Written by Lynn of Cookie Baker Lynn
The schools that I attended had the option of a hot lunch you could purchase or you could bring your own lunch. I was a brown bagger. Not only was it cheaper to BYOL, but the food was generally less nasty. As a small child my mother would pack my lunch, but as I got older and her life got busier, I got the memo to make my own lunch.
Because I’m a last minute kind of person (don’t believe me? Ask my editor!), invariably my lunch would consist of a peanut butter and jam sandwich and a piece of fruit. PB &J was the quickest, easiest sandwich to make, so that’s what I lived on during the school year.
Oddly, this unadulterated peanut-butter-based diet didn’t make me loathe peanut butter. I went through collage eating PB &J’s, sent my husband off to work with PB&J’s, and proceeded to raise a new generation on peanut butter.

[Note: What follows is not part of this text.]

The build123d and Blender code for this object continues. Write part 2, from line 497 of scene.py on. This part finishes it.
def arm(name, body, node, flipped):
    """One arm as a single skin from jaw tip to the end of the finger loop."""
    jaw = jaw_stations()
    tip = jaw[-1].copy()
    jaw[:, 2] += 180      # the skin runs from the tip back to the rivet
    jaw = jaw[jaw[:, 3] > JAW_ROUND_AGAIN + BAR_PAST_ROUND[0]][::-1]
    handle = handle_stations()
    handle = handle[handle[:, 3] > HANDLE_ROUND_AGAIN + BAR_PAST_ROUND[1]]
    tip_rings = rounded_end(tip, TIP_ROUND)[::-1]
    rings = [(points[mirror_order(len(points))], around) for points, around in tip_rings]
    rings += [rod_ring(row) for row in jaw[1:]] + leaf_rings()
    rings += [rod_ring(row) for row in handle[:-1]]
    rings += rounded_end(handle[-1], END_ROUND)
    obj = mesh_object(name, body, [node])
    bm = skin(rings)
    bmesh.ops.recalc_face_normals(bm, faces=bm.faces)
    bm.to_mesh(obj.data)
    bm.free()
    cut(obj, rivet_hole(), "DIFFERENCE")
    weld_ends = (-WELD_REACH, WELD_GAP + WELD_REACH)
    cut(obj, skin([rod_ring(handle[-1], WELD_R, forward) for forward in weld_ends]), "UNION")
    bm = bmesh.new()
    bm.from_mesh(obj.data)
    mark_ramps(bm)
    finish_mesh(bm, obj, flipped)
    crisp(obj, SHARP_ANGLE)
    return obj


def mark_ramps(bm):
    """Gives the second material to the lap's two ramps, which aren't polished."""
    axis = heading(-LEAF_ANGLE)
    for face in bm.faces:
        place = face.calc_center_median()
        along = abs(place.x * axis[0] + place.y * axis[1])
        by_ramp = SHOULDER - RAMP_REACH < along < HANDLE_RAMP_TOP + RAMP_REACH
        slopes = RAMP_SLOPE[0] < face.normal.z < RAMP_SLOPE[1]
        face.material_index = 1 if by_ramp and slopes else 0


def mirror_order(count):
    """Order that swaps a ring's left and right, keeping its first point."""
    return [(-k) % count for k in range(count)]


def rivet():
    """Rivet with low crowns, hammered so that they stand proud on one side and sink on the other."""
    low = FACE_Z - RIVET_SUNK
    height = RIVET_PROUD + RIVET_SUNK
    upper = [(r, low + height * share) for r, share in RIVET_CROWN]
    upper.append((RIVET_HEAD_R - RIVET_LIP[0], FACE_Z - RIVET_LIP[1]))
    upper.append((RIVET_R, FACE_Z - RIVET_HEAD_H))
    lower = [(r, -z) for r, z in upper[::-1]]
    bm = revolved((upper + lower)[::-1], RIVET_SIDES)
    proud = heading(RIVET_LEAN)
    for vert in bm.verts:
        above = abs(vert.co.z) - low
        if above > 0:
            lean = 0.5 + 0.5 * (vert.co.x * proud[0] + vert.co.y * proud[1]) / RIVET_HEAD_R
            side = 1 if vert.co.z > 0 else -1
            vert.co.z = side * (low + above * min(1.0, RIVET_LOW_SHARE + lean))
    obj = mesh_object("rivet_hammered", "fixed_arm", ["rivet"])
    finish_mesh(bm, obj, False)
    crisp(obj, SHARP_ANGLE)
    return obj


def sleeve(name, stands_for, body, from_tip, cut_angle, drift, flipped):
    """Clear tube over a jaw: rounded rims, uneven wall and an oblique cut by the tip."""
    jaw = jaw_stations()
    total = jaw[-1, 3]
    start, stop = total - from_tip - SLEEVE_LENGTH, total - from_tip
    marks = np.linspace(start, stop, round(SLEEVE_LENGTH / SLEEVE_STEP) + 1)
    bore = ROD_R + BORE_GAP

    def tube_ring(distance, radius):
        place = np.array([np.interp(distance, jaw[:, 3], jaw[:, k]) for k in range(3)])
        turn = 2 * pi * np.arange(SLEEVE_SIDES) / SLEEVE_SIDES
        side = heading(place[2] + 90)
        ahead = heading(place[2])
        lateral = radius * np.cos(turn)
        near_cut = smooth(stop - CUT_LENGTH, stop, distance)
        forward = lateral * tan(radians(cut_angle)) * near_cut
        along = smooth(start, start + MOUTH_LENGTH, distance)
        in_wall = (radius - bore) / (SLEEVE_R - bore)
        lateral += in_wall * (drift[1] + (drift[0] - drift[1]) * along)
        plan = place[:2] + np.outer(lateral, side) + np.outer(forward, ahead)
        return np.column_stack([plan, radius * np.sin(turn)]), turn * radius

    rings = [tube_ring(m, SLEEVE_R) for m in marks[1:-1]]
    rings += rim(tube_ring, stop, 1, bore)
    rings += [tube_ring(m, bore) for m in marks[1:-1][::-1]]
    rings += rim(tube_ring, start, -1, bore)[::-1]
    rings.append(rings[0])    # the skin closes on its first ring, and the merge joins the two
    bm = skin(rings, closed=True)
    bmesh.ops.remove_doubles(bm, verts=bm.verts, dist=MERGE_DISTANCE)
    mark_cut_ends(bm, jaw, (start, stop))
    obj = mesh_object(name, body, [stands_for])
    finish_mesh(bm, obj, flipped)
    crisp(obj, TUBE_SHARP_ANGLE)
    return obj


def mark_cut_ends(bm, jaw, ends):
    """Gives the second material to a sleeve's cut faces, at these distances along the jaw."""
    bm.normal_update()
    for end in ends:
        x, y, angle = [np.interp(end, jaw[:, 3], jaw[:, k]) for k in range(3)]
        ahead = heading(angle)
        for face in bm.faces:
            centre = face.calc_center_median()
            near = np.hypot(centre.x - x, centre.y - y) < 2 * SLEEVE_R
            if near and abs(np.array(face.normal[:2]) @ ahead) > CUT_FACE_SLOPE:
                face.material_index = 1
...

Today’s kids bagging their own lunches, or their moms doing it for them, face a new challenge. Because of the increasing number and severity of peanut allergies, many schools are banning peanut butter. For the peanut-challenged, this can be a literal life-saver, but for the harried moms trying to throw together a quick, nutritious lunch, it presents an early morning crisis.
But a crisis can just be an opportunity in disguise. In this case it’s the opportunity to explore the world of other nuts available out there. All nutritious, in their own ways delicious, and each with their own characteristics. Once you start making your own nut butters, you’ll find it’s fun and addictive.
ALL photos by Lynn Craig
Tips for making nut butters
- Working with a food processor to make your nut butter will give a grainier product while an industrial strength blender will give a smoother, creamier product. In the recipe below, I give direction for making nut butters with a food processor. (If you happen to have a Vitamix (or other super-strength blender), go to my website and check out my recipe for gourmet nut butter made with that appliance.)

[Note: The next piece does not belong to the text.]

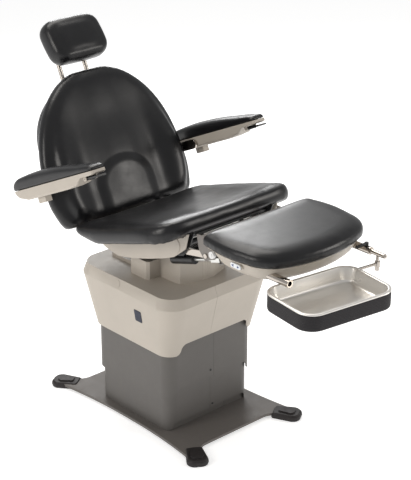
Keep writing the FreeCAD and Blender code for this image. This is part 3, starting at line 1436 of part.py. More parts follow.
def crank_slot():
    uy, uz = crank_line()
    vy, vz = -uz, uy
    half = k.crank_roller_radius + k.crank_slot_clear
    near, far = k.crank_arm * cosine(k.crank_angle) - k.lug_gap * 0.5, k.crank_arm * 1.0
    corners = [
        (near * uy + half * vy, near * uz + half * vz, (near - half) * uy, (near - half) * uz),
        (near * uy - half * vy, near * uz - half * vz),
        (far * uy - half * vy, far * uz - half * vz, (far + half) * uy, (far + half) * uz),
        (far * uy + half * vy, far * uz + half * vz)]
    return side_plate("crank_slot", corners, crank_x, k.crank_thick * 2)


def shell_outline(inset, share):
    """Egg outline of the back shell: x against z, pulled in by an inset, then by a share."""
    low, high = k.back_shell_low_z + inset, k.back_shell_high_z - inset
    half = (k.back_shell_half - inset) * share
    middle = low + (high - low) * 0.42
    low, high = middle - (middle - low) * share, middle + (high - middle) * share
    top, tall = half * 0.42, high - low
    return [
        (-half * 0.72, low + tall * 0.04, 0, low - tall * 0.005),
        (half * 0.72, low + tall * 0.04, half * 0.93, low + tall * 0.13), (half, low + tall * 0.3),
        (half * 0.985, low + tall * 0.52, half * 0.84, low + tall * 0.78), (top, high - tall * 0.02),
        (-top, high - tall * 0.02, -half * 0.84, low + tall * 0.78), (-half * 0.985, low + tall * 0.52),
        (-half, low + tall * 0.3, -half * 0.93, low + tall * 0.13)]


def back_shell():
    """Cover behind the back: a bulging shell with an open front and holes for the posts."""
    start = k.back_rear_y + k.back_plate_thick + k.back_shell_gap
    deep, wall = k.back_shell_deep, k.back_shell_wall
    outer, inner = [], []
    for share, along in ((1.0, 0.0), (0.98, 0.35), (0.92, 0.72), (0.8, 1.0)):
        depth = float(start + deep * along)
        outer.append(wire_of(floats(shell_outline(0, share)), lambda a, b, at=depth: vector(a, at, b)))
        depth = float(start + (deep - wall) * along - wall * (0.5 if along == 0 else 0))
        inner.append(wire_of(floats(shell_outline(wall, share)), lambda a, b, at=depth: vector(a, at, b)))
    tools = [solid("back_shell_inside", loft(inner, True))]
    for side, tag in ((-1, "right"), (1, "left")):
        tools.append(rod("post_hole_" + tag, k.post_radius + k.lug_gap * 0.6,
                         (k.post_x * side, k.post_y, k.guide_high_z), "Z", k.post_high_z))
        slack, beam, tall = k.back_shell_gap, k.arm_bar_thick, k.arm_bar_tall / 2
        tools.append(block("beam_notch_" + tag, span(k.back_shell_half * 0.8, k.back_shell_half * 1.2, side),
                           (k.back_rear_y, k.back_rear_y + k.back_plate_thick + beam + slack),
                           (k.arm_pivot_z - tall - slack, k.arm_pivot_z + tall + slack)))
    shape = cut("back_shell_whole", solid("back_shell_outside", loft(outer, True)), tools)
    keep("back_shell", shape, BACK)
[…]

- When making nut butters, always choose fresh nuts and store them in the freezer until ready to use. Nuts are high in natural oils and can go rancid when stored at room temperature.

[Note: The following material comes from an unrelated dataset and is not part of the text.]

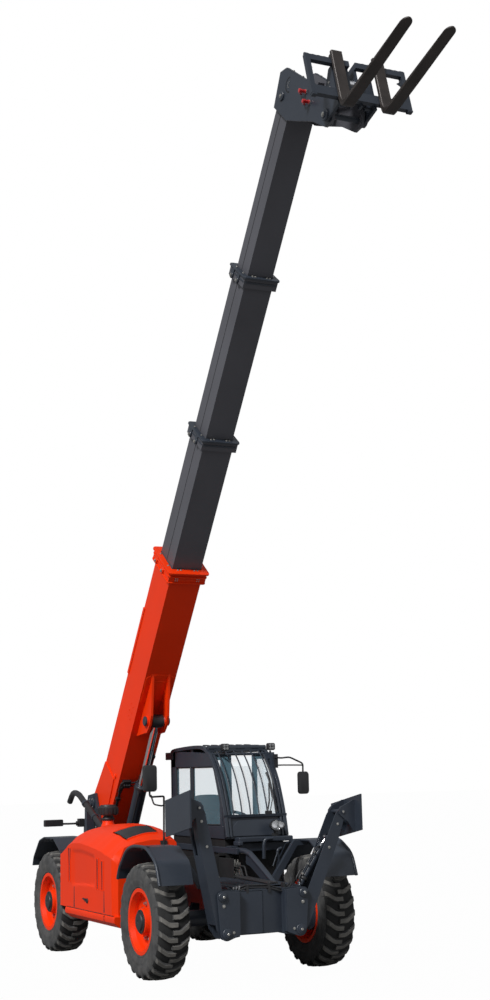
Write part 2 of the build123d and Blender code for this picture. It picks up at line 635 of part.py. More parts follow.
def cab_frame():
    x0, x1 = CAB_X
    outer = slab_x(cab_outline(), x0, x1)
    inner = slab_x(cab_inner(), x0 + CAB_WALL, x1 - CAB_WALL)
    step = (RAIL_X, FRAME_Z[1])
    outer = outer - block((x0 - 10, step[0]), (CAB_Y[0] - 100, CAB_Y[1] + 100), (600, step[1]))
    inner = inner - block((x0 - 10, step[0] + CAB_WALL), (CAB_Y[0] - 100, CAB_Y[1] + 100),
                          (600, step[1] + CAB_WALL))
    body = outer - inner
    for win in SIDE_WINDOWS:
        body = body - slab_x(win, x0 - 5, x0 + CAB_WALL + 5)
    body = body - slab_x(SIDE_WINDOWS[1], x1 - CAB_WALL - 5, x1 + 5)
    body = body - slab_x(DOOR, x1 - CAB_WALL - 5, x1 + 5)
    for z in HINGE_Z:
        lug = block((x1, x1 + 27), (HINGE_Y, HINGE_Y + 45), (z - 30, z - RUN))
        lug = lug + bar((HINGE_X, HINGE_Y, z - 30), (HINGE_X, HINGE_Y, z - RUN), 12)
        pin = bar((HINGE_X, HINGE_Y, z - 30), (HINGE_X, HINGE_Y, z + 27), 8)
        body = body + lug + pin
    # windscreen and rear window
    body = body - block((x0 + 60, x1 - 60), (CAB_Y[0] - 60, CAB_Y[0] + 400), (1660, ROOF_Z - 110))
    body = body - block((x0 + 90, x1 - 90), (CAB_Y[1] - 100, CAB_Y[1] + 10), (1500, ROOF_Z - 160))
    return body


def cab_glass():
    x0, x1 = CAB_X
    panes = []
    for win in SIDE_WINDOWS:
        panes.append(slab_x(win, x0 + 12, x0 + 18))
    panes.append(slab_x(SIDE_WINDOWS[1], x1 - 18, x1 - 12))
    panes.append(block((x0 + 90, x1 - 90), (CAB_Y[1] - 30, CAB_Y[1] - 24), (1500, ROOF_Z - 160)))
    y0 = CAB_Y[0]
    panes.append(slab_x([(y0 - 26, 1660), (y0 - 20, 1660), (y0 + 118, ROOF_Z - 110),
                         (y0 + 112, ROOF_Z - 110)], x0 + 60, x1 - 60))
    return panes


def cab_door():
    x1 = CAB_X[1]
    gap = 6.0
    pts = [(800 + gap, 700 + gap), (1500 - gap, 700 + gap), (1500 - gap, 2350 - gap),
           (950 + gap * 0.7, 2350 - gap), (800 + gap, 1560 + gap * 0.4)]
    panel = slab_x(pts, x1 - CAB_WALL + 4, x1)
    window = [(870, 1500), (1430, 1500), (1430, 2270), (1000, 2270), (870, 1600)]
    panel = panel - slab_x(window, x1 - CAB_WALL - 5, x1 + 5)
    glass = slab_x(window, x1 - 24, x1 - 18)
    for z in HINGE_Z:
        leaf = block((x1, x1 + 24), (HINGE_Y - 70, HINGE_Y - 11), (z, z + 28))
        barrel = bar((HINGE_X, HINGE_Y, z), (HINGE_X, HINGE_Y, z + 28), 13)
        arm = block((x1 + 4, x1 + 24), (HINGE_Y - 30, HINGE_Y), (z, z + 28))
        hole = bar((HINGE_X, HINGE_Y, z - 1), (HINGE_X, HINGE_Y, z + 29), 8 + RUN)
        panel = panel + (leaf + barrel + arm - hole)
    return panel, glass


def seat():
    x = (CAB_X[0] + CAB_X[1]) / 2
    base = block((x - 110, x + 180), (1560, 1960), (685, 1120))
    cushion = block((x - 250, x + 250), (1480, 1990), (1120, 1240))
    back = slab_x([(1900, 1240), (2030, 1240), (2130, 1860), (2050, 1880)], x - 240, x + 240)
    return fuse(base, cushion, back)


def steering_console():
    x = (CAB_X[0] + CAB_X[1]) / 2
    col = slab_x([(860, 685), (1080, 685), (1230, 1480), (1150, 1500), (820, 1500)], x - 90, x + 90)
    wheel = Pos(x, 1270, 1580) * (Rot(25, 0, 0) * (Cylinder(200, 26) - Cylinder(170, 30)))
    spoke = Pos(x, 1270, 1580) * (Rot(25, 0, 0) * Box(380, 30, 14))
    stem = bar((x, 1190, 1440), (x, 1270, 1580), 24)
    return fuse(col, stem, wheel, spoke)


# ---------------------------------------------------------------- stabilisers
def stab_point(side, across, z):
    return (STAB_X + side * across, z)


def leg_point(side, along, out):
    """(x, z) of a leg point: along from its pivot, out towards the outer side."""
    a = radians(LEG_LEAN_DEG[side])
    px, pz = STAB_PIVOT
    return stab_point(side, px + along * sin(a) + out * cos(a), pz + along * cos(a) - out * sin(a))


def stabiliser_beam():
    y1 = STAB_Y + 80
    body = slab_y([(STAB_X - 340, 500), (STAB_X + 340, 500), (STAB_X + 400, 930),
                   (STAB_X - 400, 930)], y1 - 40, y1)
    for side in (-1, 1):
        for dy in (-118, 30):
            plate_pts = lobe(stab_point(side, *STAB_PIVOT), stab_point(side, *STAB_CYL), 66, 52)
            inner = [stab_point(side, 250, 480), stab_point(side, STAB_PIVOT[0], 454),
                     stab_point(side, STAB_CYL[0], 950), stab_point(side, 250, 940)]
            body = body + slab_y(plate_pts, STAB_Y + dy, STAB_Y + dy + 20)
            body = body + slab_y(inner, STAB_Y + dy, STAB_Y + dy + 20)
        body = body + slab_y([stab_point(side, 250, 480), stab_point(side, 290, 480),
                              stab_point(side, 290, 940), stab_point(side, 250, 940)],
                             STAB_Y - 118, y1 - 1)
        x, z = stab_point(side, *STAB_PIVOT)
        body = body + pin_y(x, z, STAB_Y + LEG_Y[0] - 10, STAB_Y + LEG_Y[1] + 6, 25)
        x, z = stab_point(side, *STAB_CYL)
        for k0, k1 in ((-118, -STAB_EYE_HALF - RUN), (STAB_EYE_HALF + RUN, 50)):
            body = body + pin_y(x, z, STAB_Y + k0, STAB_Y + k1, 22)
    return body


def stabiliser_leg(side):
    """Box leg, open on its inner side, where the cylinder folds into it."""
    y0, y1 = (STAB_Y + v for v in LEG_Y)
    edge = [leg_point(side, a, o) for a, o in ((-50, -35), (-50, 40), (60, 88), (LEG_LEN - 300, 72),
                                               (LEG_LEN - 60, 50), (LEG_LEN + 45, 35),
                                               (LEG_LEN + 45, -35), (LEG_LEN - 60, -60), (120, -60))]
    x, z = leg_point(side, 0, 0)
    out = None
    for dy in (y0, y1 - 15):
        plate = slab_y(edge, dy, dy + 15, [(x, z, 25 + RUN)])
        out = plate if out is None else out + plate
    web = [leg_point(side, a, o) for a, o in ((110, 71), (110, 86), (LEG_LEN - 300, 71), (LEG_LEN - 100, 53),
                                              (LEG_LEN - 100, 38), (LEG_LEN - 300, 56))]
    out = out + slab_y(web, y0 + 1, y1 - 1)
    window = [leg_point(side, a, o) for a, o in ((LEG_CYL_AT - 190, 30), (LEG_CYL_AT - 190, 100),
                                                 (LEG_CYL_AT + 110, 100), (LEG_CYL_AT + 110, 30))]
    out = out - slab_y(window, STAB_Y - STAB_EYE_HALF - 12, STAB_Y + STAB_EYE_HALF + 12)
    mx, mz = leg_point(side, LEG_CYL_AT, -LEG_CYL_OFF)
    for a0, a1 in ((y0 + 1, STAB_Y - STAB_EYE_HALF - RUN), (STAB_Y + STAB_EYE_HALF + RUN, y1 - 1)):
        out = out + pin_y(mx, mz, a0, a1, 22)
    tip = leg_point(side, LEG_LEN, 0)
    return out + pin_y(*tip, y0 - 30, y1 + 30, 22)


def stabiliser_pad(side):
    """Foot: a skewed sole plate on two ears outside the leg."""
    tx, tz = leg_point(side, LEG_LEN, 0)
    y0, y1 = (STAB_Y + v for v in LEG_Y)
    f0, f1 = (STAB_Y + v for v in FOOT_Y)
    h, o = FOOT_H, FOOT_OUT
    k0, k1 = FOOT_SKEW
    sole = slab_x([(f0, k0 - h), (f1, k1 - h), (f1, k1 + h), (f0, k0 + h)], o, o + 18)
    ear = [(o + 1, -h - 20), (o + 1, h - 70), (o - 20, h - 70), (-20, 50), (-48, 15), (-48, -20), (-20, -48),
           (60, -110), (o - 20, -h - 20)]
    for dy in (y0 - 21, y1 + 6):
        sole = sole + slab_y(ear, dy, dy + 15, [(0, 0, 22 + RUN)])
    flip = sole if side > 0 else mirror(sole, about=Plane.YZ)
    return Pos(tx, 0, tz) * flip


def stab_cyl_parts(side):
    foot = stab_point(side, *STAB_CYL)
    eye = leg_point(side, LEG_CYL_AT, -LEG_CYL_OFF)
    barrel = cylinder_barrel(foot, eye, STAB_Y, STAB_BARREL_R, STAB_BARREL_LEN,
                             STAB_ROD_R + 0.5, STAB_EYE_HALF, 82, axis="y")
    rod = cylinder_rod(foot, eye, STAB_Y, STAB_ROD_R, STAB_BARREL_LEN - 330, STAB_EYE_HALF, 34, axis="y")
    return barrel, rod


# ---------------------------------------------------------------- small fittings
def exhaust():
    """Silencer pipe behind the bonnet: up, back in a bend, and out with a turned-down end."""
    x, z, y = -560, 1770, BONNET_REAR + 50
    run = fuse(bar((x, y, 1450), (x, y, z - 90), 38), bar((x, y, z - 90), (x, y + 90, z), 38),
               bar((x, y + 80, z), (x, y + 300, z), 38), bar((x, y + 290, z), (x, y + 370, z - 60), 38),
               Pos(x, y, z - 90) * Sphere(38), Pos(x, y + 295, z) * Sphere(38))
    return fuse(run, block((x - 30, x + 30), (BONNET_REAR, y), (1460, 1500)))


def mirrors():
    out = []
    foot = (-560, HOOD_Y[0] - 12, 1160)
    out.append(fuse(block((-590, -530), (HOOD_Y[0] - 16, HOOD_Y[0]), (1155, 1222)),
                    bar(foot, (-560, HOOD_Y[0] - 12, 1860), 12),
                    bar((-560, HOOD_Y[0] - 12, 1848), (-750, 632, 1848), 10),
                    bar((-750, 632, 1840), (-750, 632, 1950), 10),
                    block((-830, -670), (600, 640), (1928, 2224))))
    out.append(fuse(bar((CAB_X[1], 780, 2280), (995, 780, 2280), 10),
                    bar((990, 785, 2280), (1100, 640, 2260), 10),
                    block((1030, 1190), (600, 640), (2040, 2320))))
    return out


def work_lamps():
    out = []
    for x in (235, 859):
        y = CAB_Y[0] + 110
        stem = block((x - 15, x + 15), (y - 5, y + 110), (ROOF_Z - 30, ROOF_Z - 15))
        stem = stem - slab_x(cab_outline(), x - 20, x + 20)
        out.append(fuse(block((x - 55, x + 55), (y - 60, y), (ROOF_Z - 75, ROOF_Z + 5)), stem))
    return out


def tank():
    """Fuel and oil tank with the cab step, below the cab's outer side."""
    return fuse(block((RAIL_X, 760), (900, 2200), (500, 635)), block((760, 1100), (1000, 1500), (440, 470)),
                block((740, 775), (1000, 1500), (440, 600)))


def hitch():
    plate = block((-200, 200), (FRAME_REAR - 1, FRAME_REAR + 25), (560, 778))
    ears = fuse(block((-70, 70), (FRAME_REAR + 20, FRAME_REAR + 130), (640, 665)),
                block((-70, 70), (FRAME_REAR + 20, FRAME_REAR + 130), (753, 778)))
    ears = ears - bar((0, FRAME_REAR + 85, 600), (0, FRAME_REAR + 85, 800), 16)
    return plate + ears


# ---------------------------------------------------------------- all pieces
def build():
    parts = {}
    parts["chassis_frame"] = chassis() + hitch()
    parts["axles"] = Compound([axle(0.0), axle(WHEELBASE)])
    parts["engine_block"] = engine()
    parts["engine_hood"] = hood()
    parts["fenders"] = Compound(fenders())
    parts["cab_frame"] = cab_frame()
    parts["cab_glass"] = Compound(cab_glass())
    parts["cab_door"], parts["cab_door_glass"] = cab_door()
    parts["seat"] = seat()
    parts["steering_console"] = steering_console()
    parts["stabiliser_beam"] = stabiliser_beam()
    for side, tag in ((1, "left"), (-1, "right")):
        parts[f"stabiliser_leg_{tag}"] = stabiliser_leg(side)
        parts[f"stabiliser_pad_{tag}"] = stabiliser_pad(side)
        barrel, rod = stab_cyl_parts(side)
        parts[f"stabiliser_barrel_{tag}"] = barrel
        parts[f"stabiliser_rod_{tag}"] = rod
    for y, end in ((0.0, "front"), (WHEELBASE, "rear")):
        for side, tag in ((1, "left"), (-1, "right")):
            parts[f"knuckle_{end}_{tag}"] = knuckle(side, y)
            parts[f"rim_{end}_{tag}"] = rim(side, y)
            parts[f"tyre_{end}_{tag}"] = tyre(side, y)
    parts["boom_base"] = boom_base()
    parts["boom_section_2"] = boom_section("2")
    parts["boom_section_3"] = boom_section("3")
    parts["boom_section_4"] = section_4()
    parts["lift_barrel"], parts["lift_rod"] = lift_parts()
    parts["tilt_barrel"], parts["tilt_rod"] = tilt_parts()
    parts["carriage_frame"] = carriage_frame()
    parts["forks"] = forks()
    parts["exhaust"] = exhaust()
    parts["mirrors_and_lamps"] = Compound(mirrors() + work_lamps())
    parts["tank_and_step"] = tank()
    return parts


def main():
    os.makedirs("parts", exist_ok=True)
    for name, shape in build().items():
        solids = shape.solids()
        moved = Pos(SHIFT_X, SHIFT_Y, 0) * (Compound(solids) if len(solids) > 1 else solids[0])
        export_step(moved, f"parts/{name}.step")


if __name__ == "__main__":
    main()
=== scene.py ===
"""Looks of a telehandler: materials, tread, cab fittings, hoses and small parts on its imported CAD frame.

Metres, Z up, forks towards -Y, the vehicle's left (cab side) +X. Lengths along Y are measured from
the front axle, which FRONT below places in the row frame.
"""

import json
from math import atan2, cos, hypot, pi, radians, sin, sqrt

import bmesh
import bpy
from mathutils import Matrix, Vector


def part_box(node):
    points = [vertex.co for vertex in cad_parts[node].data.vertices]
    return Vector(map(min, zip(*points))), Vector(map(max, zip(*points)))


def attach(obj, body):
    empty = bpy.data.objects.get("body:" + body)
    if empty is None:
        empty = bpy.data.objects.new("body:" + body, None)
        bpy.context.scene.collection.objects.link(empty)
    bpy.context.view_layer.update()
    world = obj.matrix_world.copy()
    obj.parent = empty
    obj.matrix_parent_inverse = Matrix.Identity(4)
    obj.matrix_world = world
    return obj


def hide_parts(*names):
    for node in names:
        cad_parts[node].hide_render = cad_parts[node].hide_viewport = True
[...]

- I’ve made nut butter with roasted and unroasted nuts, both work well. Don’t use salted or seasoned nuts, though. With plain nuts you can control the amount of salt, sugar, or seasonings that go into your nut butter.
- Some nuts (macadamia, cashew, Brazil to name a few) are very high in natural oils and will result in a runnier product than other nuts. The nut butter will firm up in the refrigerator.
- If your nut butter looks too firm to you, you might add a bit of nut oil to get the desired consistency.
In praise of walnuts
I used walnuts for this recipe. Walnuts are a delicious source of Omega-3 essential fatty acids, which the body cannot manufacture. A quarter cup of walnuts provides 90% of the recommended daily allowance of these protective fats.
What’s the deal with Omega-3’s?
In case you’ve heard the buzz about Omega-3’s, but have no idea why you need them, they
- promote better cognitive function (better learning, higher test scores!)
- have anti-inflammatory benefits helpful for sufferers of asthma, rheumatoid arthritis, eczema and psoriasis
And walnuts are also great because…?
As well as Omega-3’s, walnuts contain ellagic acid that
- supports the immune system (beat the cold and flu season!)
- has anticancer properties
Walnuts are also very high in protein (way to grow!).
Good news for the moms at home eating nut butter
- walnuts are a good source of fiber
- they are high in beneficial polyunsaturated fats which lower harmful LDL cholesterol
- and are also a good source of folic acid, important for the mom trying to become a mommy again.
And for women of all ages, those healthy fats are important for the production of sex hormones (which aren’t just about sex – there are estrogen and progesterone receptors on cells throughout the body, including the brain!).
So, now that I’ve sold you on nut butters as health food, let’s get started!
Cinnamon Walnut Butter
- 3 cups walnuts
- 1/2 tsp cinnamon
- generous pinch of salt
- Sprinkling of Stevia extract
- Place the walnuts in the work bowl of a food processor fitted with the regular cutting blade. Process the nuts. After about 30 seconds it will begin to resemble graham cracker crumbs. After about 45 seconds stop the machine and scrape down the sides of the bowl.
- Continue processing. After about 1-1/2 minutes, the ground nuts will come together into a ball. Taste the nut butter and add the seasonings, adjusting as you see fit. Some people like a sweeter or a saltier product. Make it the way you like it.
- Pulse the nut butter, taste, adjust the seasonings if needed, and pulse until it reaches the desired consistency.
- Store your nut butter covered (recycling a glass jar works for me) in the refrigerator.
After you’ve made your first batch of nut butter, have fun and play with nut combinations and flavors.
What’s your favorite nut and what flavoring would you pair with it?